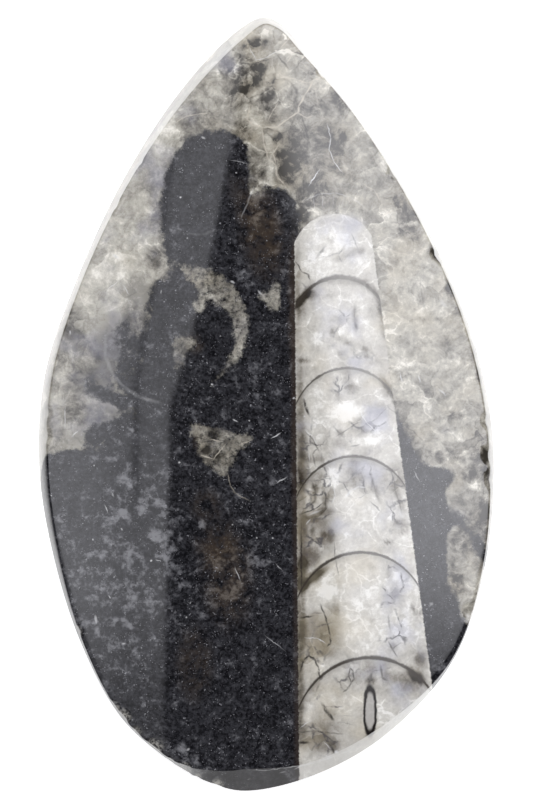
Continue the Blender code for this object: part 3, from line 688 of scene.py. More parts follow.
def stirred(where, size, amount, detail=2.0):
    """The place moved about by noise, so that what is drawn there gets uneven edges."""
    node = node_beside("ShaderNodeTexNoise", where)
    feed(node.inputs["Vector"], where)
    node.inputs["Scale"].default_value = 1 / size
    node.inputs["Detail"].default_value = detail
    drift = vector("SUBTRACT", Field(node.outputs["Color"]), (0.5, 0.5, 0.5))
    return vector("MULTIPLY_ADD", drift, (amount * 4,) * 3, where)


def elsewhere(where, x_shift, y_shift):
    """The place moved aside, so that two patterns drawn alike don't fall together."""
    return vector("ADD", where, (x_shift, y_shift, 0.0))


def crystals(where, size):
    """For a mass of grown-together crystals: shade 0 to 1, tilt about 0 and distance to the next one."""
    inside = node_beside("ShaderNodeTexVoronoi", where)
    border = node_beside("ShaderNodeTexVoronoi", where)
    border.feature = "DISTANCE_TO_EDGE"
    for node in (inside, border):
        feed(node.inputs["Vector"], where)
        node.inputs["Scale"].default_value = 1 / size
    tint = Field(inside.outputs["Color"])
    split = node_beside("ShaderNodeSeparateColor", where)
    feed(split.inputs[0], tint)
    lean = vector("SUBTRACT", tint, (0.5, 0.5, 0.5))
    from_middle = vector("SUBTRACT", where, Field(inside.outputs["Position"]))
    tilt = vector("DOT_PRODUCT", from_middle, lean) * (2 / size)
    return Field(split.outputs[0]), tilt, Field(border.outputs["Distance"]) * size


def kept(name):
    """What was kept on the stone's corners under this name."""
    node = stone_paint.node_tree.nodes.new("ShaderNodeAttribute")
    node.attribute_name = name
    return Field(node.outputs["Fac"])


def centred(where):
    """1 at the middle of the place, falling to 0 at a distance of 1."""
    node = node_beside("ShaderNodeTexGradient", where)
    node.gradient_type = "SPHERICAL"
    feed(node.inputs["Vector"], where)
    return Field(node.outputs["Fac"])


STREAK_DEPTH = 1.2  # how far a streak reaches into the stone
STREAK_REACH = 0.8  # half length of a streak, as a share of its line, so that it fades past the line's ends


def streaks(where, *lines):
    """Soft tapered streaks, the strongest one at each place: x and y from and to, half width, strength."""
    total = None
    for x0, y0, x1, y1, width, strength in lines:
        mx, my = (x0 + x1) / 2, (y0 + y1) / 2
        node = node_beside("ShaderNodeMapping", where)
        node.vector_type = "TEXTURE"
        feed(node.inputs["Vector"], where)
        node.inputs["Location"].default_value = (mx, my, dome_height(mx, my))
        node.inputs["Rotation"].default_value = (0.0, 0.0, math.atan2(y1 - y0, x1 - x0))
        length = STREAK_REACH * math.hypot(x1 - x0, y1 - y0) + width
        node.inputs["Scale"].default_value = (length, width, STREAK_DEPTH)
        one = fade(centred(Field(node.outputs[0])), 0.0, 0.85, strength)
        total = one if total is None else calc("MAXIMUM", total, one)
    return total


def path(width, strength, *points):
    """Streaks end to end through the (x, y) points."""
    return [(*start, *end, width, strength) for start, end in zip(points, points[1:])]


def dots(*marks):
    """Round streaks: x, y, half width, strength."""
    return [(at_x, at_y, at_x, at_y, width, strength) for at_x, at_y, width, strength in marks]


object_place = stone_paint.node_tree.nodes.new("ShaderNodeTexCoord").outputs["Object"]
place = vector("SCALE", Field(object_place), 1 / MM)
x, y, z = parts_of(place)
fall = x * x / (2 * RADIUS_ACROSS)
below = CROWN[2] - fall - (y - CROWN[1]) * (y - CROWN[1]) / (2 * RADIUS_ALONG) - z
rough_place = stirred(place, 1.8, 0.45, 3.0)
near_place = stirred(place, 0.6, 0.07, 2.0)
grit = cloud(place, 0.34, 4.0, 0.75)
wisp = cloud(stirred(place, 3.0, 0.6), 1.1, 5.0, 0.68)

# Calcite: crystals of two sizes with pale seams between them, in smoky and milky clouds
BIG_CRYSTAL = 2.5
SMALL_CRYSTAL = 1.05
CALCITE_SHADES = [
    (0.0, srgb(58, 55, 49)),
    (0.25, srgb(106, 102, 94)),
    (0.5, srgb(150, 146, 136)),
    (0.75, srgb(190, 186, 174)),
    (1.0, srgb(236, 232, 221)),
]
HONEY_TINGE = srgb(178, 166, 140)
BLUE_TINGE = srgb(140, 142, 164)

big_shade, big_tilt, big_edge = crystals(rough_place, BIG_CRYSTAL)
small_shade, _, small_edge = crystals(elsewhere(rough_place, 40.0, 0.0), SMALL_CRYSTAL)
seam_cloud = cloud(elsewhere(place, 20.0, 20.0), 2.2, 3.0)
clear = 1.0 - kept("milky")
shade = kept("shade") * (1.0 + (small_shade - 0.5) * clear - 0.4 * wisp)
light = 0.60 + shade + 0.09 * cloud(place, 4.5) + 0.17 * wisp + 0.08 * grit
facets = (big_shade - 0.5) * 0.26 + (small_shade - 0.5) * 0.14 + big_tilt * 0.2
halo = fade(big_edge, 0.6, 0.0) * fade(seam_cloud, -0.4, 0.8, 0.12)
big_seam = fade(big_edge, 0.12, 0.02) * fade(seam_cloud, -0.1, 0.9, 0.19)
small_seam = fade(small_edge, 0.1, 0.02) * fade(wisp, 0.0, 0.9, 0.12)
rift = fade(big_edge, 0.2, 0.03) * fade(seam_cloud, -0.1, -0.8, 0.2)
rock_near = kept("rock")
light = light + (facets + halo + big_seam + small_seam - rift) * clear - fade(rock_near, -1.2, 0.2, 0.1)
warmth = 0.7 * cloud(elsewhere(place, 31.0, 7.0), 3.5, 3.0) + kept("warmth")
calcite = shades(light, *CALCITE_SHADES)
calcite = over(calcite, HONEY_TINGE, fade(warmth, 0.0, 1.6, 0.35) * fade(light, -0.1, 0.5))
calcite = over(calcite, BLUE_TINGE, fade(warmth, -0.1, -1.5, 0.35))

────

→ WHAT YOU NEED TO DO:
Return the listing above word for word.

→ WRITTEN RESPONSE:
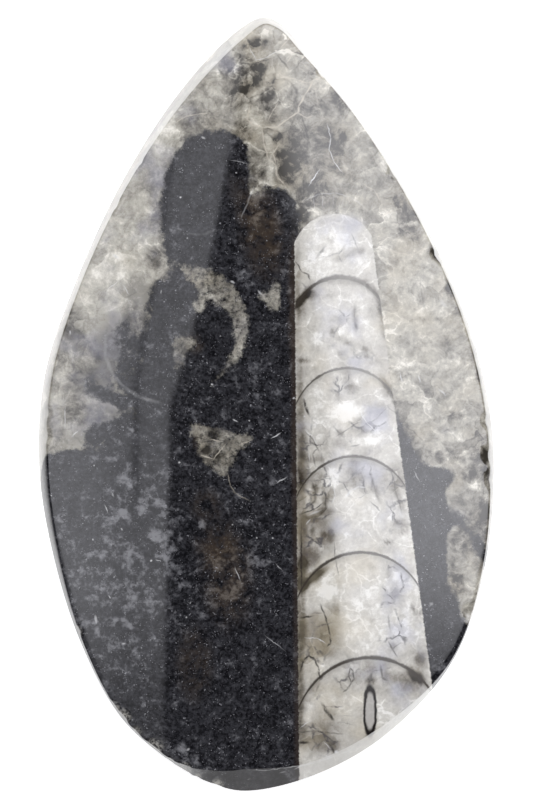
Continue the Blender code for this object: part 3, from line 688 of scene.py. More parts follow.
def stirred(where, size, amount, detail=2.0):
    """The place moved about by noise, so that what is drawn there gets uneven edges."""
    node = node_beside("ShaderNodeTexNoise", where)
    feed(node.inputs["Vector"], where)
    node.inputs["Scale"].default_value = 1 / size
    node.inputs["Detail"].default_value = detail
    drift = vector("SUBTRACT", Field(node.outputs["Color"]), (0.5, 0.5, 0.5))
    return vector("MULTIPLY_ADD", drift, (amount * 4,) * 3, where)


def elsewhere(where, x_shift, y_shift):
    """The place moved aside, so that two patterns drawn alike don't fall together."""
    return vector("ADD", where, (x_shift, y_shift, 0.0))


def crystals(where, size):
    """For a mass of grown-together crystals: shade 0 to 1, tilt about 0 and distance to the next one."""
    inside = node_beside("ShaderNodeTexVoronoi", where)
    border = node_beside("ShaderNodeTexVoronoi", where)
    border.feature = "DISTANCE_TO_EDGE"
    for node in (inside, border):
        feed(node.inputs["Vector"], where)
        node.inputs["Scale"].default_value = 1 / size
    tint = Field(inside.outputs["Color"])
    split = node_beside("ShaderNodeSeparateColor", where)
    feed(split.inputs[0], tint)
    lean = vector("SUBTRACT", tint, (0.5, 0.5, 0.5))
    from_middle = vector("SUBTRACT", where, Field(inside.outputs["Position"]))
    tilt = vector("DOT_PRODUCT", from_middle, lean) * (2 / size)
    return Field(split.outputs[0]), tilt, Field(border.outputs["Distance"]) * size


def kept(name):
    """What was kept on the stone's corners under this name."""
    node = stone_paint.node_tree.nodes.new("ShaderNodeAttribute")
    node.attribute_name = name
    return Field(node.outputs["Fac"])


def centred(where):
    """1 at the middle of the place, falling to 0 at a distance of 1."""
    node = node_beside("ShaderNodeTexGradient", where)
    node.gradient_type = "SPHERICAL"
    feed(node.inputs["Vector"], where)
    return Field(node.outputs["Fac"])


STREAK_DEPTH = 1.2  # how far a streak reaches into the stone
STREAK_REACH = 0.8  # half length of a streak, as a share of its line, so that it fades past the line's ends


def streaks(where, *lines):
    """Soft tapered streaks, the strongest one at each place: x and y from and to, half width, strength."""
    total = None
    for x0, y0, x1, y1, width, strength in lines:
        mx, my = (x0 + x1) / 2, (y0 + y1) / 2
        node = node_beside("ShaderNodeMapping", where)
        node.vector_type = "TEXTURE"
        feed(node.inputs["Vector"], where)
        node.inputs["Location"].default_value = (mx, my, dome_height(mx, my))
        node.inputs["Rotation"].default_value = (0.0, 0.0, math.atan2(y1 - y0, x1 - x0))
        length = STREAK_REACH * math.hypot(x1 - x0, y1 - y0) + width
        node.inputs["Scale"].default_value = (length, width, STREAK_DEPTH)
        one = fade(centred(Field(node.outputs[0])), 0.0, 0.85, strength)
        total = one if total is None else calc("MAXIMUM", total, one)
    return total


def path(width, strength, *points):
    """Streaks end to end through the (x, y) points."""
    return [(*start, *end, width, strength) for start, end in zip(points, points[1:])]


def dots(*marks):
    """Round streaks: x, y, half width, strength."""
    return [(at_x, at_y, at_x, at_y, width, strength) for at_x, at_y, width, strength in marks]


object_place = stone_paint.node_tree.nodes.new("ShaderNodeTexCoord").outputs["Object"]
place = vector("SCALE", Field(object_place), 1 / MM)
x, y, z = parts_of(place)
fall = x * x / (2 * RADIUS_ACROSS)
below = CROWN[2] - fall - (y - CROWN[1]) * (y - CROWN[1]) / (2 * RADIUS_ALONG) - z
rough_place = stirred(place, 1.8, 0.45, 3.0)
near_place = stirred(place, 0.6, 0.07, 2.0)
grit = cloud(place, 0.34, 4.0, 0.75)
wisp = cloud(stirred(place, 3.0, 0.6), 1.1, 5.0, 0.68)

# Calcite: crystals of two sizes with pale seams between them, in smoky and milky clouds
BIG_CRYSTAL = 2.5
SMALL_CRYSTAL = 1.05
CALCITE_SHADES = [
    (0.0, srgb(58, 55, 49)),
    (0.25, srgb(106, 102, 94)),
    (0.5, srgb(150, 146, 136)),
    (0.75, srgb(190, 186, 174)),
    (1.0, srgb(236, 232, 221)),
]
HONEY_TINGE = srgb(178, 166, 140)
BLUE_TINGE = srgb(140, 142, 164)

big_shade, big_tilt, big_edge = crystals(rough_place, BIG_CRYSTAL)
small_shade, _, small_edge = crystals(elsewhere(rough_place, 40.0, 0.0), SMALL_CRYSTAL)
seam_cloud = cloud(elsewhere(place, 20.0, 20.0), 2.2, 3.0)
clear = 1.0 - kept("milky")
shade = kept("shade") * (1.0 + (small_shade - 0.5) * clear - 0.4 * wisp)
light = 0.60 + shade + 0.09 * cloud(place, 4.5) + 0.17 * wisp + 0.08 * grit
facets = (big_shade - 0.5) * 0.26 + (small_shade - 0.5) * 0.14 + big_tilt * 0.2
halo = fade(big_edge, 0.6, 0.0) * fade(seam_cloud, -0.4, 0.8, 0.12)
big_seam = fade(big_edge, 0.12, 0.02) * fade(seam_cloud, -0.1, 0.9, 0.19)
small_seam = fade(small_edge, 0.1, 0.02) * fade(wisp, 0.0, 0.9, 0.12)
rift = fade(big_edge, 0.2, 0.03) * fade(seam_cloud, -0.1, -0.8, 0.2)
rock_near = kept("rock")
light = light + (facets + halo + big_seam + small_seam - rift) * clear - fade(rock_near, -1.2, 0.2, 0.1)
warmth = 0.7 * cloud(elsewhere(place, 31.0, 7.0), 3.5, 3.0) + kept("warmth")
calcite = shades(light, *CALCITE_SHADES)
calcite = over(calcite, HONEY_TINGE, fade(warmth, 0.0, 1.6, 0.35) * fade(light, -0.1, 0.5))
calcite = over(calcite, BLUE_TINGE, fade(warmth, -0.1, -1.5, 0.35))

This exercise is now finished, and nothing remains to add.